Manu et moi avons souvent parlé. Un jour, il m’a confié qu’immédiatement après son accident, il avait perdu tout espoir et toute volonté. Il m’a expliqué : « Ce n’était pas facile pour le macho que j’étais de perdre l’usage de ses jambes, le contrôle de sa vessie et de son intestin. » On l’avait dirigé vers l’un des meilleurs services de rééducation de l’hôpital, mais il refusait toute aide. Les médecins étaient sur le point de l’envoyer dans un centre spécialisé, où il serait pris en charge à 100 %. Pour lui, c’a été le déclic : s’il intégrait ce type de structure, il n’avait plus aucune chance de s’en sortir. Le moment était venu de dire « oui » ou de dire « non » à l’univers. Aujourd’hui, il remercie le ciel d’avoir finalement réussi à dire « oui ».
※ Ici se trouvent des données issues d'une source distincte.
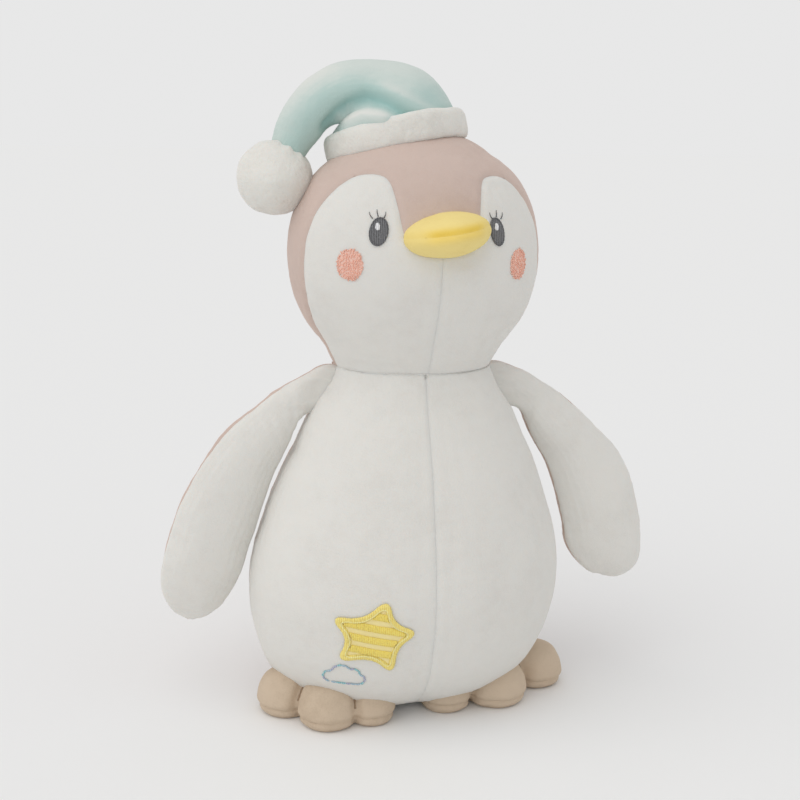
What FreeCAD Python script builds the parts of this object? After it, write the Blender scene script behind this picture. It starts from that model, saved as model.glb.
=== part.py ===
import FreeCAD, Part
import os
import math

# Plush penguin with a floppy night-cap.  Millimetres, +Z up, front faces -Y,
# origin on the floor under the middle of the base panel.

# ---------------------------------------------------------------- driving dimensions
FABRIC = 1.5            # thickness of velour panels with their seam allowance
FOOT_FABRIC = 1.3
HAT_FABRIC = 1.2
GAP = 0.5               # clearance between pieces that move against each other
FILL_GAP = 0.05         # between a panel and the stuffing behind it
THREAD = 0.7            # how far embroidery stands out of the fabric
HEAD_X = 2.5            # the head leans this far to the penguin's left
NECK_PIVOT = (2.5, 0.0, 176.0)
NECK_BOWL_R = 43.6      # the head's underside is a bowl of this radius about the pivot
SIDE_SEAM_Y = 8.0       # side seams of torso and head

# height, half width (x), half depth (y)
TORSO = [(0, 31, 21), (3, 40, 27), (8, 48, 33.5), (15, 54.5, 39.5), (23, 59, 44.5), (34, 63, 49), (45, 65.3, 52),
         (56, 66, 54), (70, 64.5, 53.5), (85, 60.5, 51), (100, 55, 47), (115, 48.5, 42), (130, 41, 36),
         (140, 35.5, 32), (147, 32.5, 29.5)]
HEAD = [(130, 14, 12), (134, 20, 18), (140, 27, 24.5), (146, 32, 28.5), (155, 36.8, 33), (165, 43.3, 38.5),
        (175, 48.2, 43), (186, 50.8, 46), (196, 51.2, 46.5), (206, 49.8, 45), (216, 46, 41.5), (226, 39, 35.5),
        (234, 30, 27), (240, 20, 18), (244, 6, 5.5)]
BASE_PANEL_TOP = 5.0
BASE_BACK = 8.5         # the base's middle lies this far behind the torso's axis

# half of the white face patch: angle round the head from straight ahead, height
FACE = [(15.5, 201), (17.2, 205), (19.2, 212), (22.5, 219), (25.5, 222.7), (29.5, 224.7), (36, 225.4), (42, 225.2),
        (49, 223.8), (55.5, 220.5), (62, 213.8), (66, 205.8), (69, 197.5), (70, 188), (71.5, 177), (75, 167.5),
        (80, 156), (84, 146), (86, 136)]
PEAK_Z = 197.0          # where the hood's peak ends, under the beak

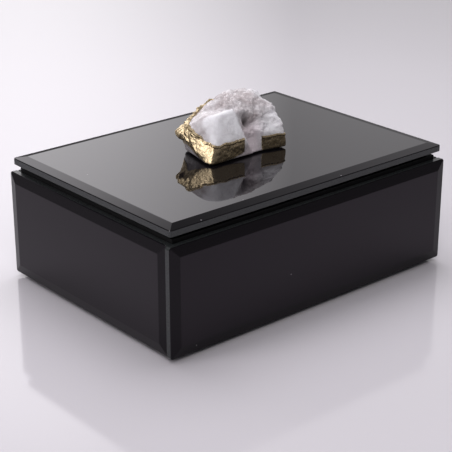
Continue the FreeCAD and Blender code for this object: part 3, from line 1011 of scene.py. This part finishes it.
def makeGilding(plan, stone):
    # a strip that follows the stone's own surface between two ragged heights, a little outside it, with
    # hammered dents and lumps; an inner skin and rims close it
    heart = np.array(stone["heart"])
    turn = np.linspace(plan["from"], plan["to"], plan["columns"])
    ragged = fractalNoise(np.stack([turn / 3.0, turn * 0, turn * 0], axis=-1), 2.0, 4, 6)
    lower = np.interp(turn, *np.array(plan["lower"]).T) + 0.25 * ragged
    upper = np.interp(turn, *np.array(plan["upper"]).T) + 0.55 * ragged
    share = np.linspace(0, 1, plan["rows"])[:, None]
    height = lower + (upper - lower) * share
    turnGrid = np.broadcast_to(np.radians(turn), height.shape)
    lift = np.zeros_like(height)
    for _ in range(14):  # walk each point up or down the stone until it is at its height
        radius = stoneRadius(turnGrid, lift, stone)[0]
        lift = np.clip(lift + 0.75 * (height - heart[2] - radius * np.sin(lift)) / radius, -1.4, 1.4)
    radius, _, towards, at, soft = stoneRadius(turnGrid, lift, stone)
    backLeft = np.exp(-((turn - 505) / 30) ** 2)
    lumps = np.clip(crystalPoints(at, 3.1, 4) * 1.25, 0, 1) ** 1.6
    crinkle = fractalNoise(at, 1.5, 3, 9)
    fromRing = np.sqrt(((turn - 521) / 6) ** 2 + ((height - 13.4) / 2.7) ** 2)
    ring = np.exp(-((fromRing - 0.85) / 0.45) ** 2)
    lip = np.exp(-(((1 - share) * (upper - lower) - 0.75) / 0.45) ** 2)
    proud = plan["thickness"] + 0.12 * soft + 0.1 * crinkle + backLeft * (lumps * 1.8 - 0.3) * share
    proud = np.maximum(proud + 1.5 * ring + 0.6 * lip, 0.12)
    outer = heart + towards * (radius + proud)[..., None]
    inner = heart + towards * (radius - 0.3)[..., None]
    loop = np.concatenate([outer, inner[::-1]])  # up the outside, down the inside
    rows, columns = loop.shape[:2]
    faces = gridFaces(rows, columns, wrapRows=True)[:, ::-1].tolist()
    number = np.arange(rows * columns).reshape(rows, columns)
    half = plan["rows"]
    rungs = np.arange(half - 1)
    cap = np.stack([rungs, rungs + 1, rows - 2 - rungs, rows - 1 - rungs], axis=1)
    startCap, endCap = number[cap, 0].tolist(), number[cap[:, ::-1], -1].tolist()
    top = np.array([0, 0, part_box("lid_glass")[1].z])
    made = newObject("gilt_edge_plating", loop * mm + top, faces + startCap + endCap, [giltPlating])
    made.data.set_sharp_from_angle(angle=math.radians(38))
    settle(made, "lid", "gilt", "gilt_edge")


makeGilding(giltPlan, stonePlan)

gluePlan = {"reach": 0.86, "rise": 1.3}


def makeGlue(plan):
    # a low lens: the stone's own footprint, shrunk, its height a flattened dome
    rows, columns = 18, 160
    turn = np.linspace(0, 2 * math.pi, columns, endpoint=False)
    foot = stoneRadius(turn, np.full(columns, -0.35), stonePlan)[0] * math.cos(0.35)
    ragged = 1 + 0.03 * fractalNoise(np.stack([np.cos(turn), np.sin(turn), turn * 0], axis=-1), 0.5, 3, 8)
    share = np.linspace(0, 1, rows + 1)[1:, None]
    outline = foot * ragged * plan["reach"]
    flat = np.stack([np.cos(turn) * outline * share, np.sin(turn) * outline * share], axis=-1)
    dome = plan["rise"] * np.sqrt(np.clip(1 - share ** 6, 0, 1)) * np.ones_like(turn)
    upper = np.concatenate([flat, dome[..., None]], axis=-1)
    points = np.concatenate([upper.reshape(-1, 3), [(0, 0, plan["rise"])]])
    first, second = np.arange(columns), (np.arange(columns) + 1) % columns
    fan = np.stack([first, second, np.full(columns, rows * columns)], axis=1)
    back = [((rows - 1) * columns + np.arange(columns))[::-1].tolist()]
    faces = gridFaces(rows, columns, wrapColumns=True).tolist() + fan.tolist() + back
    top = np.array([0, 0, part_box("lid_glass")[1].z])
    made = newObject("stone_glue_pool", points * mm + top, faces, [clearGlue])
    made.data.set_sharp_from_angle(angle=math.radians(60))
    settle(made, "lid", "clear_glue", "stone_glue")


makeGlue(gluePlan)
print("stone, gilding and glue made")
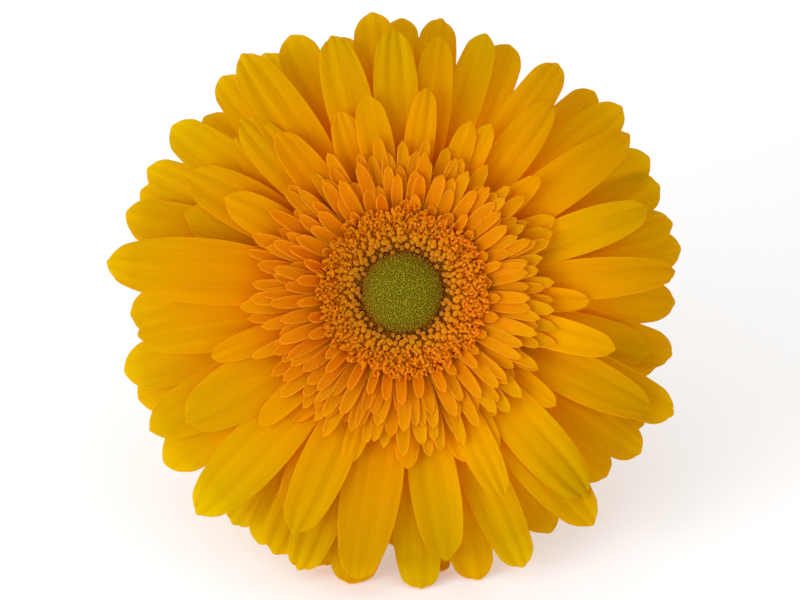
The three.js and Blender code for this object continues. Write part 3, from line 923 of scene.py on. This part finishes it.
class GERBERA_OT_disc_florets(bpy.types.Operator):
    """Makes the ring of open and closed florets round the green centre"""

    bl_idname = "gerbera.disc_florets"
    bl_label = "Disc florets"

    spacing: FloatProperty(name="Spacing", description="Size of the spiral, in millimetres", default=0.62)
    small: IntProperty(name="Small buds", description="Number of small buds between the florets", default=900)

    def execute(self, context):
        petals, colours, _ = use(context)
        draw = random.Random(petals.seed + 2)
        closed, opening, opened = template(closed_floret), template(opening_floret), template(open_floret, 2)
        bm = bmesh.new()
        floret_layers(bm)
        deck(bm, None, DISC_DECK)
        inner, outer = FLORET_RING["inner"], FLORET_RING["outer"]
        self.shade_deck(bm, inner)
        self.undergrowth(bm, inner, outer, draw)
        first, last = (int((rim / self.spacing) ** 2) for rim in (inner, outer))
        for number in range(first, last + 1):
            radius = self.spacing * math.sqrt(number)
            share = (radius - inner) / (outer - inner)
            turn = number * GOLDEN_ANGLE + draw.uniform(-0.02, 0.02)
            kind = share + draw.uniform(-0.12, 0.12)
            shape = closed if kind < 0.36 else opening if kind < 0.5 or draw.random() < 0.35 else opened
            wobble = 14 + 8 * smooth(0, 0.5, share)
            spin = {closed: math.pi, opening: 0.4, opened: 1.1}[shape]
            size = blend(0.8, 1.1, smooth(0, 0.3, share))
            place = perch(
                turn, (radius + draw.uniform(-0.2, 0.2), 0, FLORET_ROOT_HEIGHT),
                math.radians(FLORET_LEAN * share**2 + draw.uniform(-wobble, wobble)),
                math.radians(draw.uniform(-wobble, wobble)), draw.gauss(0, spin),
                (
                    size * draw.uniform(0.9, 1.25), size * draw.uniform(0.8, 1.05),
                    draw.uniform(0.85, 1.1) * blend(0.95, 1.1, share),
                ),
            )
            # The turn runs anticlockwise from the right, and a bearing clockwise from the top.
            # Partly painted light: the tone, which makes a floret lighter and yellower, is raised on the side
            # painted as lit.
            tone = painted_light_tone(math.pi / 2 - turn, draw)
            stamp(bm, shape, HEAD_MM @ place, floret_tone=tone, floret_share=share)
        finished("disc_ring", bm, (floret_material(colours),), "disc_florets")
        return {"FINISHED"}

    def undergrowth(self, bm, inner, outer, draw):
        """Small buds between the florets, which hide the deck; they stand low, so they take mostly the
        painted shade colours.
        """
        shape = template(bud_shape, highest=0.36)
        for number in range(self.small):
            radius = math.sqrt(blend((inner - 0.4) ** 2, outer**2, (number + 0.5) / self.small))
            share = max(0.0, (radius - inner) / (outer - inner))
            height = blend(*UNDERGROWTH_HEIGHT, share)
            place = perch(
                number * GOLDEN_ANGLE, (radius, draw.uniform(-0.2, 0.2), height),
                draw.uniform(-0.3, 0.3), 0, draw.uniform(0, math.tau), [draw.uniform(1.2, 2.1)] * 3,
            )
            stamp(bm, shape, HEAD_MM @ place, floret_tone=draw.random(), floret_share=share)

    def shade_deck(self, bm, inner):
        """Gives the deck a lower middle; the deck takes the painted shade colours, darkest in the middle,
        which shows between the florets next to the green.
        """
        share = bm.verts.layers.float["floret_share"]
        for vert in bm.verts:
            vert[share] = 1
        bm.normal_update()
        facing = HEAD.to_3x3() @ Vector((0, 0, 1))
        cap = max((f for f in bm.faces if len(f.verts) > 4), key=lambda f: f.calc_center_median().dot(facing))
        rim = set(cap.verts)
        wide = (DISC_DECK["radius"] - inner) * MM
        bmesh.ops.inset_region(bm, faces=[cap], thickness=wide, depth=-0.7 * MM)
        for vert in cap.verts:
            vert[share] = 0 if vert not in rim else 1


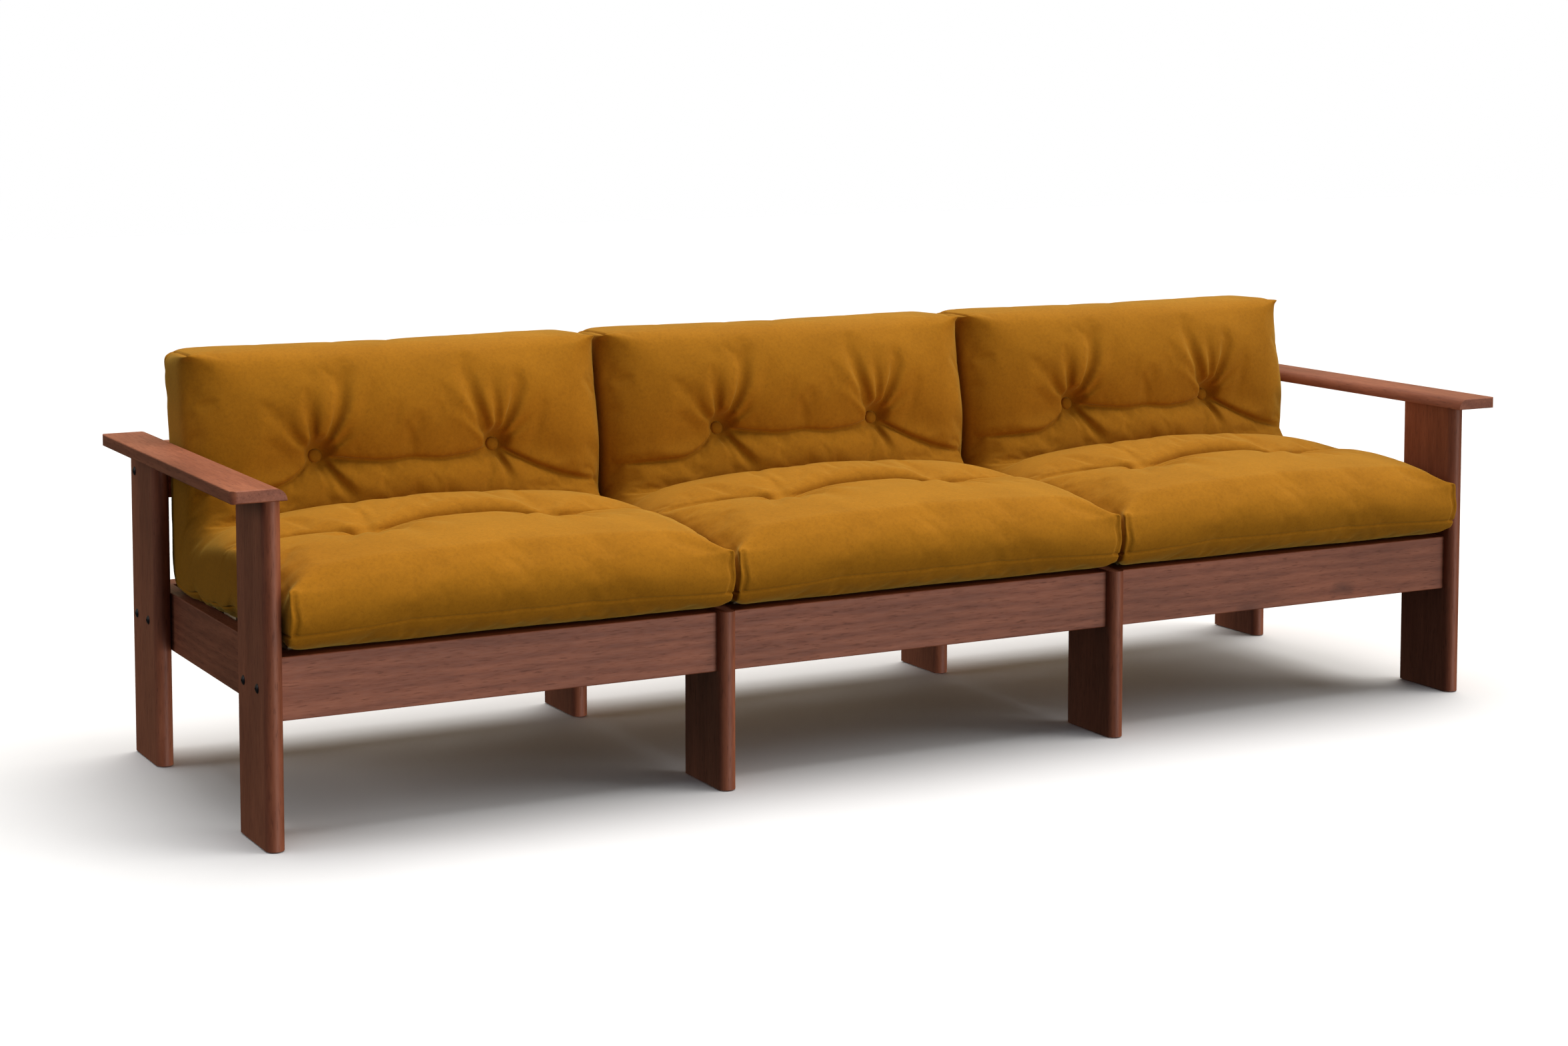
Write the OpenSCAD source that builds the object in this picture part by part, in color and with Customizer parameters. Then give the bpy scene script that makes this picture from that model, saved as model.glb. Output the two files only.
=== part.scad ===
// Three-seat sofa: a bolted frame of stained planks that carries three folded mattresses.
// Millimetres, +Z up. The sitter faces -Y, and left means -X.
// The origin is at floor level, in the middle of the sofa's length and depth.

/* [Frame] */
// Distance from one pair of legs to the next
bay_pitch = 780; // [760:5:800]
// Depth from the front of an armrest to the back of a rear leg
sofa_depth = 760; // [750:5:780]
// Height of the top of the seat rails above the floor
rail_top = 300; // [280:5:320]
// Height of a seat rail plank
rail_h = 100; // [90:5:110]
// Thickness of the front, rear and back rails
rail_t = 48; // [44:1:50]
// Thickness of the side rails
side_rail_t = 28; // [24:1:30]
// Distance of the front rail's face behind the front of the legs
rail_setback = 20; // [15:1:22]
// Height of the bolts in the ends of the back rails
back_bolt_z = 500; // [460:5:500]
// Height of a back rail plank
back_rail_h = 95; // [80:5:95]

/* [Legs] */
// Thickness of a leg plank, which is also the diameter of its round front edge
leg_t = 30; // [28:1:32]
// Width of a leg plank, front to back
leg_w = 140; // [135:1:150]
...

Une fois déterminé, Manu a progressé de manière remarquable. Les portes s’ouvraient devant lui. Il a pris la décision de donner un sens à sa vie : aider les autres dans leur combat, quelle que soit la nature de leur lutte. Il voulait devenir un exemple, et pouvoir dire à qui voulait l’entendre : « Si j’ai pu m’en sortir, alors vous le pouvez aussi. » Manu m’a avoué aussi que, aussi étrange que cela paraisse, il était reconnaissant d’avoir cette infirmité. Elle lui avait ouvert les yeux. Elle lui avait fait comprendre qu’il était capable d’apporter sa contribution au monde.
Avant son accident, Manu ne savait pas que sa vie pouvait avoir un sens. Aujourd’hui, il est convaincu d’être paradoxalement moins handicapé qu’avant : il sait désormais apprécier la vie, chose qu’il ignorait complètement.